I am currently reading a play by Larry Kramer called The Normal Heart.

*dramatic pause with sip of tea included for ultimate effect*

When it was first performed in 1985 The Normal Heart was a highly controversial play, but it wasn’t written out of a direct need for drama and controversy, it was written because Larry Kramer, an already fairly infamous author and LGBTQ activist needed to get a point across and the platform he decided to use was a stage.

Most people know that during the 1980’s there was huge AIDS epidemic that was really prominent in New York City. Even though AIDS was affecting the friends and family of many of the news media during that time, very few newspaper articles were published about it and so many people were unaware of what danger they were in and also what they were supposed to do about it. AIDS was, back then, and in fact is even now, a tough topic. A lot of people, especially in the early 1980’s, were exceedingly reluctant to even mention AIDS, must less discuss it, and so, when in 1985 Larry Kramer’s play The Normal Heart, which dealt explicitly with AIDS and its effects on a group of friends, was performed by the New York Shakespeare Festival, it really stirred things up.

Theatre has a lot of sides to it.

The Normal Heart really upset me, in some ways, but it also really got me to thinking, and it made me realize why theatre is the medium I personally want to use to tell stories.

A topic covered in theatre, specifically musical theatre, is oftentimes easier to swallow than, say, for example, the same topic covered in a movie, or a news article.

People going to see a musical tend to enter the theater without fear or trepidation.

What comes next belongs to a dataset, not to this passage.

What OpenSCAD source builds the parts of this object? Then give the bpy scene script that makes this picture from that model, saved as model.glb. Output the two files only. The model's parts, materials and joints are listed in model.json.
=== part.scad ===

Maybe it’s just me, but whenever I’m watching a musical I always feel like every person telling the story, the actors, actresses, writers, director, all have my back and are not going to let me fall.

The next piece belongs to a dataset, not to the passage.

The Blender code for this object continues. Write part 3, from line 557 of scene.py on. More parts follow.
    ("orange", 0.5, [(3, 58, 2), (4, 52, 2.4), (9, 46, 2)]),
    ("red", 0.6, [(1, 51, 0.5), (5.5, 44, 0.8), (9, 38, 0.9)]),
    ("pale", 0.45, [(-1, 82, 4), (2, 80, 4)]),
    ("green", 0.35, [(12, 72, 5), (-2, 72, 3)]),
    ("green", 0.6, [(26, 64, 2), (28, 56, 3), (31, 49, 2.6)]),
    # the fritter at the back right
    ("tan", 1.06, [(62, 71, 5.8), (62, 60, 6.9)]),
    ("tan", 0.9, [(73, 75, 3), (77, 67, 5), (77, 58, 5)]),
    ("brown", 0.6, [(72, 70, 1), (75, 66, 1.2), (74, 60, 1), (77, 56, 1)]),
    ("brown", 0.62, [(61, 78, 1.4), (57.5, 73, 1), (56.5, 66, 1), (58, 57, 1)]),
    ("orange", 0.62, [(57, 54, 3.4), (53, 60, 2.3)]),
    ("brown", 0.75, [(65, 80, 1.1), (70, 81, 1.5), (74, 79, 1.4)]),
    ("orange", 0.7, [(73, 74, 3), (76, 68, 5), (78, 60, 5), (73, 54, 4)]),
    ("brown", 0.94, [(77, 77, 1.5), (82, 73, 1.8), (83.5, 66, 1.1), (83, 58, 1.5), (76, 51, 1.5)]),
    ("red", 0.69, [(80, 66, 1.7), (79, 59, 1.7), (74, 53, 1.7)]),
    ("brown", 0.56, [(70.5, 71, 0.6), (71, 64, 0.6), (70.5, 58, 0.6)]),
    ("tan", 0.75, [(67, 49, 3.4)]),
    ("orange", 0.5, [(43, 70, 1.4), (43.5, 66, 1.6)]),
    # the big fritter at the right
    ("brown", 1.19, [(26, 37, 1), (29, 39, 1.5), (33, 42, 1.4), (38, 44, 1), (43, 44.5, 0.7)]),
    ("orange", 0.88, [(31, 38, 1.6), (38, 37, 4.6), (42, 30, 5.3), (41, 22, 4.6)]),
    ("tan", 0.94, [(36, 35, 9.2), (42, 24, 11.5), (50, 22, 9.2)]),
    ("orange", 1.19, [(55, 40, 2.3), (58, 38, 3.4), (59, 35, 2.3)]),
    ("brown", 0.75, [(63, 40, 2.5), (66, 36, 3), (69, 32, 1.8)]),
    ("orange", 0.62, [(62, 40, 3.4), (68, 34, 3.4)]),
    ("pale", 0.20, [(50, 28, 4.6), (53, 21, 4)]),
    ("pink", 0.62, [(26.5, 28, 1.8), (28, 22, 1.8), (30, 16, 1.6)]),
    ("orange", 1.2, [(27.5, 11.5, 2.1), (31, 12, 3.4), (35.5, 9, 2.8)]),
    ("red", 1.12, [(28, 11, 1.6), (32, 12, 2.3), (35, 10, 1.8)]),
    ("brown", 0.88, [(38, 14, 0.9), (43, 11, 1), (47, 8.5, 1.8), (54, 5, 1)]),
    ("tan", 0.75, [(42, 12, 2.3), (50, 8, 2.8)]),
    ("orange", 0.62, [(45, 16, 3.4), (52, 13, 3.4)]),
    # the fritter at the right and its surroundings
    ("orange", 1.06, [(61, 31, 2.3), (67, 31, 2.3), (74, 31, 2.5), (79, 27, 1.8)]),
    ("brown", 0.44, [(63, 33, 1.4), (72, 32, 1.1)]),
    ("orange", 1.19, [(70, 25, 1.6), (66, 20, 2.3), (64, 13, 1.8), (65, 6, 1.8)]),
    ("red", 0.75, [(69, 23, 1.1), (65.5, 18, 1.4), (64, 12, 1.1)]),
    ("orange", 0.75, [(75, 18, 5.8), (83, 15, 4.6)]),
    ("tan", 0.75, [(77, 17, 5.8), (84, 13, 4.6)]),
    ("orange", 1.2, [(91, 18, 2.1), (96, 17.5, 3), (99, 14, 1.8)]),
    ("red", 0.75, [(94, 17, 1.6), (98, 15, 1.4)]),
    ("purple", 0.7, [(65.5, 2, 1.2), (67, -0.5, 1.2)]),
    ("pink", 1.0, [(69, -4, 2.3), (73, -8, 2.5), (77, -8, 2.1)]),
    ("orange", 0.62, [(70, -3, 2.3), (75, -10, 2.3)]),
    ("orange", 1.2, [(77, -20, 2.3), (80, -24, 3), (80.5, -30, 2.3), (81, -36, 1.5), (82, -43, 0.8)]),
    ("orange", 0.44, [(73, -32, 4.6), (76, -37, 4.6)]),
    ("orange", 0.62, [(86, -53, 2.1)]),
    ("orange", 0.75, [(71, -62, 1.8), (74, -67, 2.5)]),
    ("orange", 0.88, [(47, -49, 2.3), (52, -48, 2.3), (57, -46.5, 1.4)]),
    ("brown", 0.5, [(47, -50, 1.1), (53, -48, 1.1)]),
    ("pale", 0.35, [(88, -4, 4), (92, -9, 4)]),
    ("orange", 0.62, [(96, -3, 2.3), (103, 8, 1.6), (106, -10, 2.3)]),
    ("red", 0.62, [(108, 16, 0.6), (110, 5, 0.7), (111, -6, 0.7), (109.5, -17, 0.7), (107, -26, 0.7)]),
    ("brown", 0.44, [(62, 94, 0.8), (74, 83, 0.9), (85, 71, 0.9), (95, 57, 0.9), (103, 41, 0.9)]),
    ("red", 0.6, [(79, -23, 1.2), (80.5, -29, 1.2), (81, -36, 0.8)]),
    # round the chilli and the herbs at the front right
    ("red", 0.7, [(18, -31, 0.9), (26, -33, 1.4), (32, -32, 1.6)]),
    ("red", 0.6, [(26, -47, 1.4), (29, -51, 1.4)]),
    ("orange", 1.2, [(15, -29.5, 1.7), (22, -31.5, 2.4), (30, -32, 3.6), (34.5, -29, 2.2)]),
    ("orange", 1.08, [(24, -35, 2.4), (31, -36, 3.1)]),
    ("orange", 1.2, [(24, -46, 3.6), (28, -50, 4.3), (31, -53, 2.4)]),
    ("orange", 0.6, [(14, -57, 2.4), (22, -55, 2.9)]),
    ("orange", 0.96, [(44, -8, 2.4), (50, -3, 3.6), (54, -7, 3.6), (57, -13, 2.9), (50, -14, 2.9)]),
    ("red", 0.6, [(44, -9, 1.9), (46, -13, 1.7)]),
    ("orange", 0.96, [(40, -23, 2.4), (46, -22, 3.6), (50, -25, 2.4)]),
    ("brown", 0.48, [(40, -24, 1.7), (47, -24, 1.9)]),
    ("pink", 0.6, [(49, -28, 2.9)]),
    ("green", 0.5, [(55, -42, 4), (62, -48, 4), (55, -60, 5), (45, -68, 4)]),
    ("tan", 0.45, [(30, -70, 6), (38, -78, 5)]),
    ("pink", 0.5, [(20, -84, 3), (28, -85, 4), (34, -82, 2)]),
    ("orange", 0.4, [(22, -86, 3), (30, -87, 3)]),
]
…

It sounds odd in a way, but it also makes perfect sense if you think about it.

Musical theatre was developed as a medium that’s purpose was mainly to make the audience feel like they were part of something, as well as giving them a sense of comfort.

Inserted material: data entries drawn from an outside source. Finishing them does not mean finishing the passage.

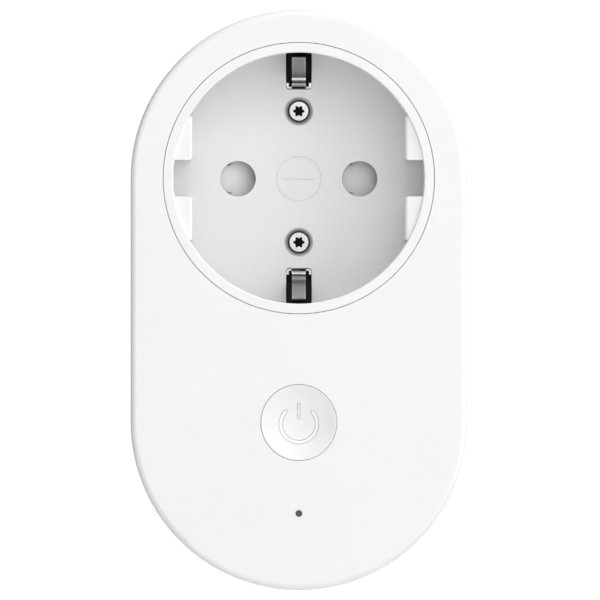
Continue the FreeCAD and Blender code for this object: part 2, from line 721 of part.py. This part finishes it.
def make_shutter():
    body = new_body("shutter")
    plate = sketch_at(body, "shutter_base")
    across = ("-pin_offset - pad_half - 0.6", "pin_offset + shutter_travel + aperture + 0.8")
    add_rectangle(plate, across, ("-shutter_half", "shutter_half"))
    pad(body, plate, "shutter_top - shutter_base")
    arm = sketch_at(body, "shutter_base")
    add_rectangle(arm, ("spring_outer + 0.1", "spring_outer + 0.8"), ("shutter_half - 1", "spring_side + 0.8"))
    pad(body, arm, "arm_top - shutter_base")

    holes = sketch_at(body, "shutter_top")
    for x in APERTURES:
        add_circle(holes, x, "0", "aperture")
    pocket(body, holes, "shutter_top - shutter_base")
    ramps = sketch_at(body, plane="XY_Plane")
    for x in HOLES:
        add_outline(ramps, [(f"{x} - pad_half", "-shutter_top"), (f"{x} + pad_half", "-shutter_top"),
                            (f"{x} + pad_half", "-shutter_top + ramp_fall")])
    cutter = pocket(body, ramps, "2 * pad_half")
    cutter.Midplane = True
    notches = sketch_at(body, "shutter_top")
    for x in HOLES:
        for side in BOTH:
            add_rectangle(notches, (f"{x} - 1.9", f"{x} - 1.1"), limits(side, "2.1", "2.5"))
    pocket(body, notches, "notch_depth")
    keep(body, "shutter")


def make_shutter_spring():
    """A coil along X between the shutter's arm and the carrier's post."""
    length = value("spring_outer - spring_inner - 2 * spring_wire") - 0.1
    coil = Part.makeHelix(length / 8, length, value("spring_radius"))
    start = V(value("spring_radius"), 0, 0)
    section = Part.Wire([Part.makeCircle(value("spring_wire"), start, V(0, 1, 0))])
    item = doc.addObject("Part::Feature", "spring")
    item.Shape = Part.Wire(coil.Edges).makePipeShell([section], True, True)
    middle = value("(arm_top + shutter_base) / 2")
    base = V(value("spring_inner + spring_wire") + 0.05, -middle, value("spring_side"))
    item.Placement = FreeCAD.Placement(base, FreeCAD.Rotation(V(0, 1, 0), 90))
    keep(item, "shutter_spring")


# ---------------------------------------------------------------- contacts

CARRIER_LEGS = (("7", "8"), ("-7", "8"), ("3.9", "-7.5"), ("-3.9", "-7.5"))


def make_contact_carrier():
    span = ("carrier_base", "carrier_top")
    plate = rod("0", "0", "carrier_radius", span)
    legs = []
    for x, z in CARRIER_LEGS:
        legs.append(rod(x, z, "leg_radius", ("boss_floor", "carrier_base + 0.5")))
    stop = block(("spring_inner - 0.8", "spring_inner - 0.1"), ("carrier_top - 0.5", "arm_top - 0.1"),
                 ("spring_side - 0.7", "spring_side + 0.8"))
    tools = []
    for side in BOTH:
        tools.append(rod(signed(side, "pin_offset"), "0", "sleeve_outer + rest_gap", span))
        tools.append(block(("-2.3", "2.3"), span, limits(side, "5.4", "6.7")))
        tools.append(block(limits(side, "5.3", "8.9"), span, ("-9.9", "-8.3")))
        tools.append(block(limits(side, "9.1", "12.1"), span, ("-6.4", "-4.8")))
    for z in ("upper_screw", "-lower_screw"):
        tools.append(rod("0", z, "post_radius + 0.15", span))
    keep(fuse(cut(plate, *tools), stop, *legs), "contact_carrier")


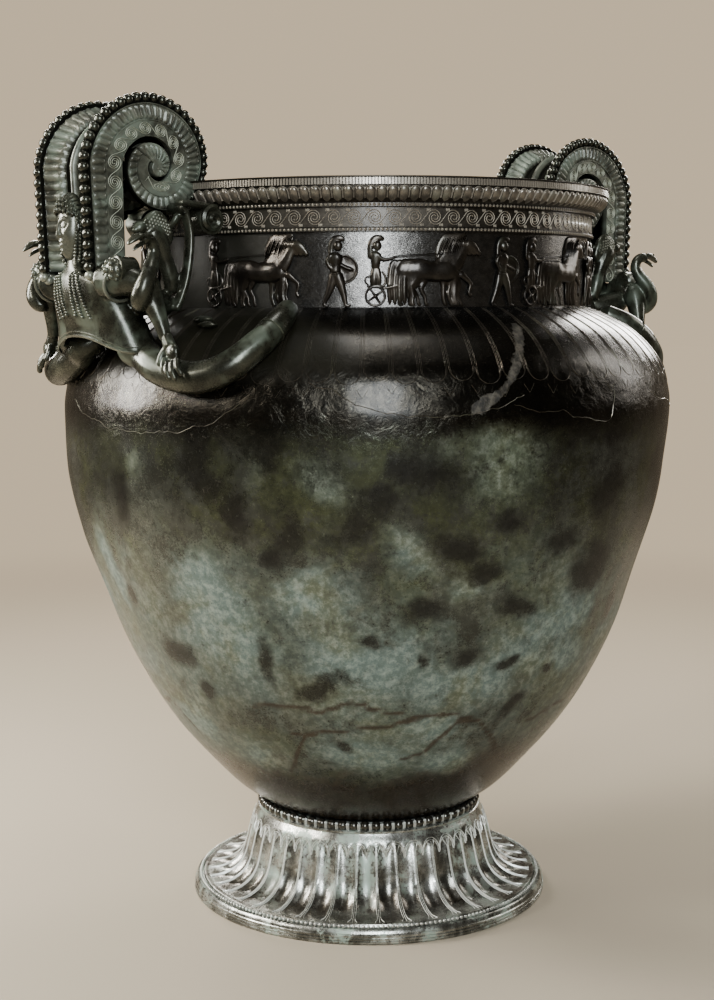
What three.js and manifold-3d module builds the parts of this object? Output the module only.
// A volute krater: a large bronze vessel for mixing wine and water, in millimetres, +Z up.
// The hammered body stands in a cast foot. Two cast volute handles clasp the rim and the
// shoulder, on the X axis. Cast relief figures are set round the neck in two runs.
import * as THREE from 'three';
import Module from 'manifold-3d';
import { mergeVertices } from 'three/addons/utils/BufferGeometryUtils.js';
import { TessellateModifier } from 'three/addons/modifiers/TessellateModifier.js';

const wasm = await Module();
wasm.setup();

// Driving dimensions
const WALL = 1.3;
const GAP = 0.35;
const ROUND_SEGMENTS = 36;
const BELLY_RADIUS = 635;
const BELLY_HEIGHT = 1035;
const NECK_RADIUS = 463;
const NECK_BASE = 1253;
const NECK_TOP = 1391;
const RIM_RADIUS = 507;
const RIM_TOP = 1489;
const MOUTH_RADIUS = 452;
const BASE_RADIUS = 228;
const BASE_HEIGHT = 206;
const FOOT_RADIUS = 382;
const FLUTES = 40;
const FLUTE_DEPTH = 4;

// Handles: measured outward from the axis (u), sideways (v) and up (z)
const VOLUTE_CENTRE = { u: 570, z: 1513 };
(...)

The Ziegfeld Follies which were the very first musicals were extravagant and interesting but nothing too sudden ever happened. Now, of course, in the days of falling chandeliers and levitating wicked witches, things are perhaps not as predictable, but the idea behind it remains the same, and that seems to be “we are going to tell you a story, and it might not end happily, but we will make sure you’re still okay when you leave the theater.”

Also, I think the fact that musicals, while taking themselves super duper freaking seriously, never take themselves that seriously at all, grants us the ability to cope. Even when musical theatre is dealing with bipolar disorder in Next To Normal, and suicide in Dear Evan Hansen and Fun Home, and drug-addiction and AIDS and death in Rent*, they will let us laugh at least once. And if we cry, they will definitely not judge us. And so, instinctively, we know that we can trust them.

Yes, I am totally referring to musical theatre as a them.

When The Normal Heart was performed in New York City, one critic commented “the sirens that you hear onstage are the sirens that you hear when you walk outside of the theater.”

Theatre can take something current and urgent and spin it into a story that we as a society can all understand in one way or another.

And that’s why I am a theatre geek.

Also, Carol Channing’s glasses.

I hope you can think about how you can tell your stories, whether it be through writing or singing or talking or some other medium, because everyone has a story to tell, and it’s really important that we tell them. And I also think it’s really important to remember that if someone can’t tell their own story, you can totes tell it. ‘Cause you know. Stealing ideas and all.

Thank you for reading!





*Thanks, Jonathan Larson

4 thoughts on “Telling Our Stories: When Musical Theatre Isn’t So Glittery

  1. Les Mis did make me look at musicals fresh and made me examine musicals almost as if I had never seen a musical before. It was comedies and happy musicals and dance and spectacle that did bring me to my love for musicals in the first place. But Les Mis made me realize something that NOT all musicals were what I once believed. Some musicals are tragic and it did help cope with that fact by previously knowing that sad is a musical emotion.

    Discovering that Les MIs is tragic, I did not how to respond-it was something I realized after the first death so I was so in shock and kind of confused, so I did not know if I liked it or not, but it was a second chance that made me see more. Because of Les MIs, I realized that heartbreak is a musical emotion. Through the impact of Les MIs, it made it easier to pick on up serious and darkness and negative emotions of other musicals.

    Then I also love Rent, an very mature and adult musical with those themes of HIV/AIDS, drug addiction, but I love it for its message.

    It is still rooted in me that most musicals are happy and comical, which really comes from the ones I grew up with and the happy musicals of the more recent years and those do have their seriousness, their darkness, and their sadness and heartbreak at times. If it wasn’t for the comic and happy musicals, I wouldn’t have fallen in love with musicals in the first place.

    Liked by 1 person

    1. Exactly! I love the more comedic musicals too, but you’re so right, the darker and more serious musicals really can help you cope with different emotions. I really like the way you put that, I hadn’t thought about that aspect of it!


      1. My first show I ever saw on Broadway was Wicked and I was 12 and at the time I see it as a musical comedy and still do because I approach it from the same age. If it wasn’t for that show, I wouldn’t have begun to understand the more emotional side: that was just the beginning.

        Then Les Mis comes: it was like “are you sure you know the full potential of musical emotions?” Turns out there is so much more than I thought and I cannot believe I was 100% to heartbreak: but good thing I already knew about sad. Les Mis and Wicked are my top two favorite musicals.